* [WHAT YOU SHOULD DO]: Scan the lines below for the word "code". Copy each line you find it in.

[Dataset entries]
·····
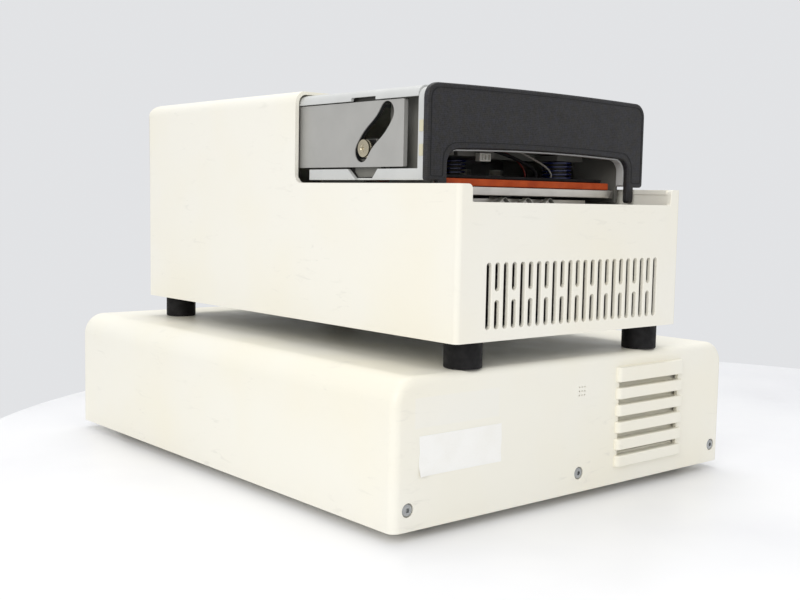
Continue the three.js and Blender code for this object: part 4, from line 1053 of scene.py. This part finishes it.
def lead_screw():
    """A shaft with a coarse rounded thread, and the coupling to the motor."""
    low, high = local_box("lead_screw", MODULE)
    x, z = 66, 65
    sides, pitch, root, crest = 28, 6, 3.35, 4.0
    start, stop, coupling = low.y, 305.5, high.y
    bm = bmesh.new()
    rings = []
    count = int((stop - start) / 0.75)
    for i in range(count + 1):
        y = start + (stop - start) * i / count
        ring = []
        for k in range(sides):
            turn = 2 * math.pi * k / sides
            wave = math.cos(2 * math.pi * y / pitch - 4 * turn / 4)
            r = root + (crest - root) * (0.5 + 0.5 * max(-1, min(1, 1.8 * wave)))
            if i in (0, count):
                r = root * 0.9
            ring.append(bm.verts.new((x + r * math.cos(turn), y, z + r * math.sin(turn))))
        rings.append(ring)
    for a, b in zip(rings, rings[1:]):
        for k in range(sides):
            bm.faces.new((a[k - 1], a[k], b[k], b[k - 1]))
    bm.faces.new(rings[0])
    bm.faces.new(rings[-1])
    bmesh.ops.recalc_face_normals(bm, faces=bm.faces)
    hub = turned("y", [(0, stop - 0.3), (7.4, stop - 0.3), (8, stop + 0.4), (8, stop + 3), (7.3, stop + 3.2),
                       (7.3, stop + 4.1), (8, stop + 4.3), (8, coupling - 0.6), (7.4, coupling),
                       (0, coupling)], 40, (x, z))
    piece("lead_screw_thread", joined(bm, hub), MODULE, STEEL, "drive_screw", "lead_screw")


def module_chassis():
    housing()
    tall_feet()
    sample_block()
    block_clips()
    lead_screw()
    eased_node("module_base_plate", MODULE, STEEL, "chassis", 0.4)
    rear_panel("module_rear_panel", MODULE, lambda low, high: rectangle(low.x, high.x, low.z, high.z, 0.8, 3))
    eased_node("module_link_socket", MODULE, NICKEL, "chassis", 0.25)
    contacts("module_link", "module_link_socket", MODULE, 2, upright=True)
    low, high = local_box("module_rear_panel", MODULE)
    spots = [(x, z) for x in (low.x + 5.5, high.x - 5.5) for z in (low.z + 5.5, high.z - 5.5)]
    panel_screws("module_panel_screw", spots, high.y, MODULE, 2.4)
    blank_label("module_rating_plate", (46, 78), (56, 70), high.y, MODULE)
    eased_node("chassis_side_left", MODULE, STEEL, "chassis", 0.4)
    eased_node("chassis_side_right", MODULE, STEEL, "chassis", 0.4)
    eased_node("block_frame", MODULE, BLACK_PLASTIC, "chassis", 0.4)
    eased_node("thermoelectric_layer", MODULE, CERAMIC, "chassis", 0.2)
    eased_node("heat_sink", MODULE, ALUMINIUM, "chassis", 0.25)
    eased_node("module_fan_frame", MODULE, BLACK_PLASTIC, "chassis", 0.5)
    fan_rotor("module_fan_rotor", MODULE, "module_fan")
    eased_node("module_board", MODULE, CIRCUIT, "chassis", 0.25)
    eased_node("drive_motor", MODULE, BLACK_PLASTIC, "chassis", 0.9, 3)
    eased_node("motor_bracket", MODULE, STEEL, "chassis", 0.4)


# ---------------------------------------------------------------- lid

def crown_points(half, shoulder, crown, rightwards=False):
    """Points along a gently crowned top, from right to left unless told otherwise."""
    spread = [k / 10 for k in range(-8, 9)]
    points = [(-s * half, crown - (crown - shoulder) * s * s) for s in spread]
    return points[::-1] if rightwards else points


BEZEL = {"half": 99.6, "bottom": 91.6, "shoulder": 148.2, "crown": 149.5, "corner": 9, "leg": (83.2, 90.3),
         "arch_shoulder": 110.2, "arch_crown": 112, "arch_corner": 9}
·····
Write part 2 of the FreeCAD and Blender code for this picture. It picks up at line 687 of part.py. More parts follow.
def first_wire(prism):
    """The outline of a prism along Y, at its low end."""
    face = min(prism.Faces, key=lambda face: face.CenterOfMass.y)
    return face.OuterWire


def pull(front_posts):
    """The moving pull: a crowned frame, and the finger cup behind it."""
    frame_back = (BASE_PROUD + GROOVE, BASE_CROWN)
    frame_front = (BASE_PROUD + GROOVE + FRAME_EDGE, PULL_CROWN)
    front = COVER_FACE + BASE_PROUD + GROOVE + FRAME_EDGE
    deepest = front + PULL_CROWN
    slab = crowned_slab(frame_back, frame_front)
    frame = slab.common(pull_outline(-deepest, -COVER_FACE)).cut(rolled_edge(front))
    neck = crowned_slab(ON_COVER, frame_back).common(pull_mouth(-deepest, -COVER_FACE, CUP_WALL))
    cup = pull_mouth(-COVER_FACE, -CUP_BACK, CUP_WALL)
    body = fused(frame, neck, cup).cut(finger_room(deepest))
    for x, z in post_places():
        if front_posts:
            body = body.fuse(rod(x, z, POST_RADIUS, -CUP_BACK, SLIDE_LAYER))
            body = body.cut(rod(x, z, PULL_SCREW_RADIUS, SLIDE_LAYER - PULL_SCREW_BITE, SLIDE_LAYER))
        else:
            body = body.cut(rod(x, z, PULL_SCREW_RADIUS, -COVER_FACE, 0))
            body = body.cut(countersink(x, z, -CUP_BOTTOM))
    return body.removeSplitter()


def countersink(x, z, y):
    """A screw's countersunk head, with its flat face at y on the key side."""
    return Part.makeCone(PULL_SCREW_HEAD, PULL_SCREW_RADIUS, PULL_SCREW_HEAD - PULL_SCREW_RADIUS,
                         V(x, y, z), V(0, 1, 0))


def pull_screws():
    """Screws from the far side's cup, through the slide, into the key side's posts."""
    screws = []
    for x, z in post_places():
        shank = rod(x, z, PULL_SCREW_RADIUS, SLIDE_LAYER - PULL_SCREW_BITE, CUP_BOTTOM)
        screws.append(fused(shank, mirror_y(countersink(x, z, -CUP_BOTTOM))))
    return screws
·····
* [FULL SOLUTION]:
Continue the three.js and Blender code for this object: part 4, from line 1053 of scene.py. This part finishes it.
Write part 2 of the FreeCAD and Blender code for this picture. It picks up at line 687 of part.py. More parts follow.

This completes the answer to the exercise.